Show that the ratio of the sum of first n terms of a G.P. to the sum of terms from (n+1)th to (2n)th term is `(1)/(r^(n))`.

To show that the ratio of the sum of the first n terms of a geometric progression (G.P.) to the sum of the terms from the (n+1)th to the 2n-th term is \( \frac{1}{r^n} \), we will follow these steps: ### Step 1: Sum of the first n terms of a G.P. The sum \( S_n \) of the first n terms of a G.P. with first term \( a \) and common ratio \( r \) is given by the formula: \[ S_n = \frac{a(1 - r^n)}{1 - r} \quad (r \neq 1) \] ### Step 2: Sum of the terms from (n+1)th to (2n)th To find the sum of the terms from the (n+1)th to the 2n-th term, we can denote this sum as \( S_{n+1 \text{ to } 2n} \).
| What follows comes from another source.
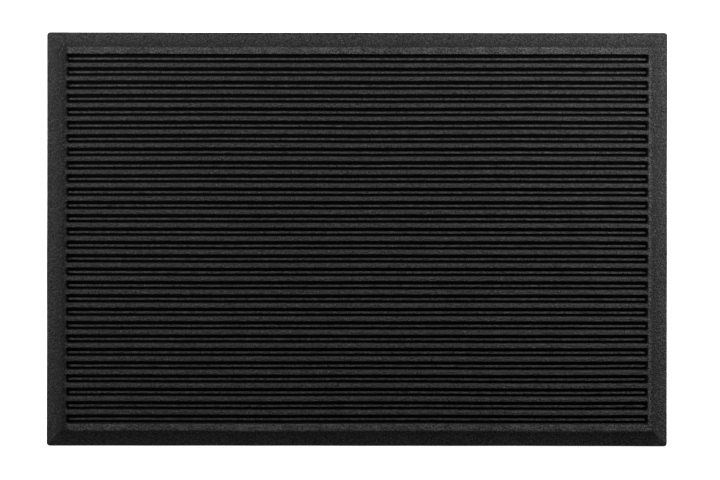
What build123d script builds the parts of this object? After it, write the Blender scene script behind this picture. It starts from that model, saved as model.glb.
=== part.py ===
from build123d import *

import math
import os

# A ribbed rubber door mat that lies flat on the floor. It is moulded in one piece and drawn here as the pieces
# that it divides into: a base sheet, four sides of bevelled border, the tread bars between the grooves, and the
# low scraper rib that stands in each groove. They meet face to face and share no space.
#
# Millimetres. X runs along the grooves, Y across them from front to rear, and Z is up. The origin is the centre of
# the underside, on the floor.

# Overall size
MAT_LENGTH = 600.0
MAT_WIDTH = 400.0
MAT_HEIGHT = 9.0
CORNER_RADIUS = 3.0

# Bevelled edge: an upright lip, then a slightly hollow ramp up to the crest
LIP_HEIGHT = 2.0
LIP_ROUND = 0.8
BEVEL_RUN = 16.0
BEVEL_HOLLOW = 0.6
CREST_ROUND = 4.0

# Flat bands on top, between the crest and the grooves
SIDE_BAND = 3.6
FRONT_BAND = 5.8

# Grooves, measured at the mouth; their walls lean outwards by the same amount all round
GROOVE_COUNT = 28
GROOVE_WIDTH = 9.45
GROOVE_LEAN = 1.4
GROOVE_END_RADIUS = 1.9
RIM_ROUND = 0.4

# Rubber left below the grooves, and the shallow grip channels in its underside
SHEET_THICKNESS = 4.0
GRIP_CHANNEL_WIDTH = 3.0
GRIP_CHANNEL_DEPTH = 1.0
GRIP_CHANNEL_SPACING = 30.0

# Scraper ribs, measured across the foot
RIB_WIDTH = 2.6
RIB_LEAN = 0.35
RIB_DROP = 2.0
RIB_TOP_ROUND = 0.35
RIB_END_GAP = 0.6

# Length of each tread bar's end that is drawn with the side border, past the groove's rounded corner
STUB_STRAIGHT = 1.0

# Worked out from the sizes above
groove_depth = MAT_HEIGHT - SHEET_THICKNESS
groove_half_length = MAT_LENGTH / 2 - BEVEL_RUN - SIDE_BAND
field_half_width = MAT_WIDTH / 2 - BEVEL_RUN - FRONT_BAND
first_groove_y = field_half_width - GROOVE_WIDTH / 2
groove_pitch = 2 * first_groove_y / (GROOVE_COUNT - 1)
sheet_half_length = groove_half_length - GROOVE_LEAN
sheet_half_width = field_half_width - GROOVE_LEAN
bar_half_length = groove_half_length - GROOVE_END_RADIUS - STUB_STRAIGHT
bar_top_width = groove_pitch - GROOVE_WIDTH
rib_length = 2 * (sheet_half_length - RIB_END_GAP)
rib_height = groove_depth - RIB_DROP
groove_draft = math.degrees(math.atan(GROOVE_LEAN / groove_depth))
rib_draft = math.degrees(math.atan(RIB_LEAN / rib_height))
tiny = 1e-3

groove_ys = [first_groove_y - k * groove_pitch for k in range(GROOVE_COUNT)]
bar_ys = [y - groove_pitch / 2 for y in groove_ys[:-1]]


def bevel_prism(span, depth):
    """A bar with the mat's cross-section, span wide, that runs depth along Y with its foot on the floor."""
    half = span / 2
    rise = MAT_HEIGHT - LIP_HEIGHT
    slant = math.hypot(BEVEL_RUN, rise)
    hollow_x = half - BEVEL_RUN / 2 - BEVEL_HOLLOW * rise / slant
    hollow_z = LIP_HEIGHT + rise / 2 - BEVEL_HOLLOW * BEVEL_RUN / slant
    with BuildSketch(Plane.XZ) as section:
        with BuildLine():
            Polyline((-half, LIP_HEIGHT), (-half, 0), (half, 0), (half, LIP_HEIGHT))
            ThreePointArc((half, LIP_HEIGHT), (hollow_x, hollow_z), (half - BEVEL_RUN, MAT_HEIGHT))
            Line((half - BEVEL_RUN, MAT_HEIGHT), (BEVEL_RUN - half, MAT_HEIGHT))
            ThreePointArc((BEVEL_RUN - half, MAT_HEIGHT), (-hollow_x, hollow_z), (-half, LIP_HEIGHT))
        make_face()
        corners = section.vertices().group_by(Axis.Y)
        fillet(corners[1], LIP_ROUND)
        fillet(corners[2], CREST_ROUND)
    return extrude(section.sketch, amount=depth / 2, both=True)


def mat_block():
    """The whole mat before its grooves: a rounded rectangle with a ramp down to each of its four sides."""
    plan = RectangleRounded(MAT_LENGTH, MAT_WIDTH, CORNER_RADIUS)
    block = extrude(plan, amount=MAT_HEIGHT)
    block &= bevel_prism(MAT_LENGTH, MAT_WIDTH)
    block &= Rot(0, 0, 90) * bevel_prism(MAT_WIDTH, MAT_LENGTH)
    return block


def groove_cutter():
    """The space of one groove: a rounded rectangle that narrows from its mouth to its floor."""
    mouth = RectangleRounded(2 * groove_half_length, GROOVE_WIDTH, GROOVE_END_RADIUS)
    return extrude(Pos(0, 0, MAT_HEIGHT) * mouth, amount=-groove_depth, taper=groove_draft)


def is_groove_rim(edge):
    """True for the top edges that run round the grooves' mouths."""
    box = edge.bounding_box()
    at_top = box.min.Z > MAT_HEIGHT - tiny
    inside_x = abs(box.center().X) < groove_half_length + tiny
    inside_y = abs(box.center().Y) < field_half_width + tiny
    where_bar_meets = box.size.X < tiny and abs(box.center().X) < bar_half_length + tiny
    return at_top and inside_x and inside_y and not where_bar_meets


def bevelled_border():
    """The block with the tread field, the grooves and the base sheet's place taken out of it."""
    field = Rectangle(2 * bar_half_length, 2 * first_groove_y)
    pocket = Rectangle(2 * sheet_half_length, 2 * sheet_half_width)
    border = mat_block()
    border -= extrude(Pos(0, 0, SHEET_THICKNESS) * field, amount=groove_depth)
    cutter = groove_cutter()
    border -= [Pos(0, y, 0) * cutter for y in groove_ys]
    border -= extrude(pocket, amount=SHEET_THICKNESS)
    return fillet(border.edges().filter_by(is_groove_rim), RIM_ROUND)


def border_side(border, along_x, sign):
    """One side of the border, cut from its neighbours along the lines where their ramps meet."""
    cut_line = [
        (MAT_LENGTH / 2, MAT_WIDTH / 2),
        (MAT_LENGTH / 2 - BEVEL_RUN, MAT_WIDTH / 2 - BEVEL_RUN),
        (groove_half_length, field_half_width),
        (sheet_half_length, sheet_half_width),
        (bar_half_length, first_groove_y),
    ]
    if along_x:
        near_end = [(x, sign * y) for x, y in cut_line]
        far_end = [(-x, y) for x, y in reversed(near_end)]
    else:
        near_end = [(sign * x, y) for x, y in cut_line]
        far_end = [(x, -y) for x, y in reversed(near_end)]
    plan = Polygon(*near_end, *far_end, align=None)
    return border & extrude(plan, amount=MAT_HEIGHT, dir=(0, 0, 1))


def channel_places(half_span):
    """Distances from the middle at which grip channels run, evenly spaced and clear of the sheet's edge."""
    count = int((half_span - GRIP_CHANNEL_WIDTH) / GRIP_CHANNEL_SPACING + 1 / 2)
    places = [(k + 1 / 2) * GRIP_CHANNEL_SPACING for k in range(count)]
    return [-place for place in reversed(places)] + places


def base_sheet():
    """The sheet below the grooves, with shallow channels both ways that leave square grip pads underneath."""
    length = 2 * sheet_half_length
    width = 2 * sheet_half_width
    sheet = extrude(Rectangle(length, width), amount=SHEET_THICKNESS)
    lengthwise = extrude(Rectangle(length, GRIP_CHANNEL_WIDTH), amount=GRIP_CHANNEL_DEPTH)
    crosswise = extrude(Rectangle(GRIP_CHANNEL_WIDTH, width), amount=GRIP_CHANNEL_DEPTH)
    sheet -= [Pos(0, y, 0) * lengthwise for y in channel_places(sheet_half_width)]
    sheet -= [Pos(x, 0, 0) * crosswise for x in channel_places(sheet_half_length)]
    return sheet


def tread_bar():
    """The bar between two grooves, with leaning sides and softened top edges, centred on Y = 0."""
    top = bar_top_width / 2
    foot = top + GROOVE_LEAN
    outline = [(-foot, SHEET_THICKNESS), (foot, SHEET_THICKNESS), (top, MAT_HEIGHT), (-top, MAT_HEIGHT)]
    section = Polygon(*outline, align=None)
    rims = section.vertices().filter_by(lambda vertex: vertex.Y > MAT_HEIGHT - tiny)
    section = fillet(rims, RIM_ROUND)
    return extrude(Plane.YZ * section, amount=bar_half_length, both=True)


def scraper_rib():
    """The low rib that stands along the middle of a groove, round-ended and clear of the groove's ends."""
    foot = Pos(0, 0, SHEET_THICKNESS) * SlotOverall(rib_length, RIB_WIDTH)
    rib = extrude(foot, amount=rib_height, taper=rib_draft)
    top = rib.faces().sort_by(Axis.Z)[-1]
    return fillet(top.outer_wire().edges(), RIB_TOP_ROUND)


def numbered(name, piece, ys):
    """One node at each place across the mat, counted from the rear."""
    return {f"{name}_{k:02d}": Pos(0, y, 0) * piece for k, y in enumerate(ys, start=1)}


border = bevelled_border()
nodes = {
    "base_sheet": base_sheet(),
    "border_front": border_side(border, along_x=True, sign=-1),
    "border_rear": border_side(border, along_x=True, sign=1),
    "border_left": border_side(border, along_x=False, sign=-1),
    "border_right": border_side(border, along_x=False, sign=1),
    **numbered("tread_bar", tread_bar(), bar_ys),
    **numbered("scraper_rib", scraper_rib(), groove_ys),
}

os.makedirs("parts", exist_ok=True)
for name, shape in nodes.items():
    export_step(shape, f"parts/{name}.step")
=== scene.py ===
import logging
import math
from abc import ABC, abstractmethod
from dataclasses import dataclass
from enum import Enum
from typing import ClassVar

import bmesh
import bpy
import numpy as np
from bpy.types import Material, Node, NodeOutputs, NodeSocket, NodeTree, Object
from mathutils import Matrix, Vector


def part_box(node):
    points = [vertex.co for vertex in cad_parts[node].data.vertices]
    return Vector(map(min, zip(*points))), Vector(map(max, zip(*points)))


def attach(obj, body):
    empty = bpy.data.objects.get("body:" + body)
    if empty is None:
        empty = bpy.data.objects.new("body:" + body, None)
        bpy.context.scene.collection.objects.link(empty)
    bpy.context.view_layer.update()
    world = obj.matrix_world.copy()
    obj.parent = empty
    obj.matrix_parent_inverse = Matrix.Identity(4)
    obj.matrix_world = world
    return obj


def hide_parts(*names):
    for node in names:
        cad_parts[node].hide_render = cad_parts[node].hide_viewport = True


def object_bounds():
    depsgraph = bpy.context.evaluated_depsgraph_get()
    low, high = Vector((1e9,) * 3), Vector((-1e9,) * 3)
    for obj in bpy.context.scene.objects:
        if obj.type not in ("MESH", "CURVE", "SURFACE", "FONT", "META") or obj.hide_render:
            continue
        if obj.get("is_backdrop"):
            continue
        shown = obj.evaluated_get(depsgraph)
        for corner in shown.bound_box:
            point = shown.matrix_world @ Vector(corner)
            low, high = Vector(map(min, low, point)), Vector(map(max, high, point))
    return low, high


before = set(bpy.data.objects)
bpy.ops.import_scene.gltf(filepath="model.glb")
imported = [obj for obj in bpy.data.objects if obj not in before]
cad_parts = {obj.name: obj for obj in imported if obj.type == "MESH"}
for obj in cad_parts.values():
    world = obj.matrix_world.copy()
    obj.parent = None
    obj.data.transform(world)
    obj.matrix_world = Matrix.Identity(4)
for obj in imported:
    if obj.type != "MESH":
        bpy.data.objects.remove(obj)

# A ribbed rubber door mat lying on a pale studio floor, seen from straight above. Every piece of it is a
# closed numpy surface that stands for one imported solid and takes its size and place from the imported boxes.
# Lengths are metres, with X along the grooves, Y towards the rear edge and Z up from the floor.

MM = 0.001
BODY = "root"
WHITE = (1.0, 1.0, 1.0, 1.0)
Array = np.ndarray
Tone = tuple[float, float, float]
log = logging.getLogger("door_mat")


class Slot(Enum):
    """The record's material slots."""

    BASE = "base_rubber"
    BORDER = "border_rubber"
    TREAD = "tread_rubber"
    RIB = "rib_rubber"


class Side(Enum):
    """The border's four sides: the node, whether it runs along X, and which way its outer edge faces."""

    FRONT = ("border_front", True, -1.0)
    REAR = ("border_rear", True, 1.0)
    LEFT = ("border_left", False, -1.0)
    RIGHT = ("border_right", False, 1.0)

    @property
    def node(self) -> str:
        """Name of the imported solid."""
        return self.value[0]

    @property
    def along_x(self) -> bool:
        """True for the front and rear, whose length lies along X."""
        return self.value[1]

    @property
    def facing(self) -> float:
        """Sign of the outer edge's place across the side."""
        return self.value[2]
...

The sum of the first 2n terms is: \[ S_{2n} = \frac{a(1 - r^{2n})}{1 - r} \] The sum of the first n terms is \( S_n \) as calculated above. Therefore, the sum from the (n+1)th to the 2n-th term can be found by subtracting \( S_n \) from \( S_{2n} \): \[ S_{n+1 \text{ to } 2n} = S_{2n} - S_n \] Substituting the values we have: \[ S_{n+1 \text{ to } 2n} = \frac{a(1 - r^{2n})}{1 - r} - \frac{a(1 - r^n)}{1 - r} \] ### Step 3: Simplifying the expression Now, we can simplify \( S_{n+1 \text{ to } 2n} \): \[ S_{n+1 \text{ to } 2n} = \frac{a(1 - r^{2n}) - a(1 - r^n)}{1 - r} \] \[ = \frac{a(-r^{2n} + r^n)}{1 - r} \] \[ = \frac{a r^n (1 - r^n)}{1 - r} \] ### Step 4: Finding the ratio Now we need to find the ratio \( \frac{S_n}{S_{n+1 \text{ to } 2n}} \): \[ \frac{S_n}{S_{n+1 \text{ to } 2n}} = \frac{\frac{a(1 - r^n)}{1 - r}}{\frac{a r^n (1 - r^n)}{1 - r}} \] The \( a \) and \( (1 - r) \) terms cancel out: \[ = \frac{1 - r^n}{r^n(1 - r^n)} \] \[ = \frac{1}{r^n} \] ### Conclusion Thus, we have shown that: \[ \frac{S_n}{S_{n+1 \text{ to } 2n}} = \frac{1}{r^n} \]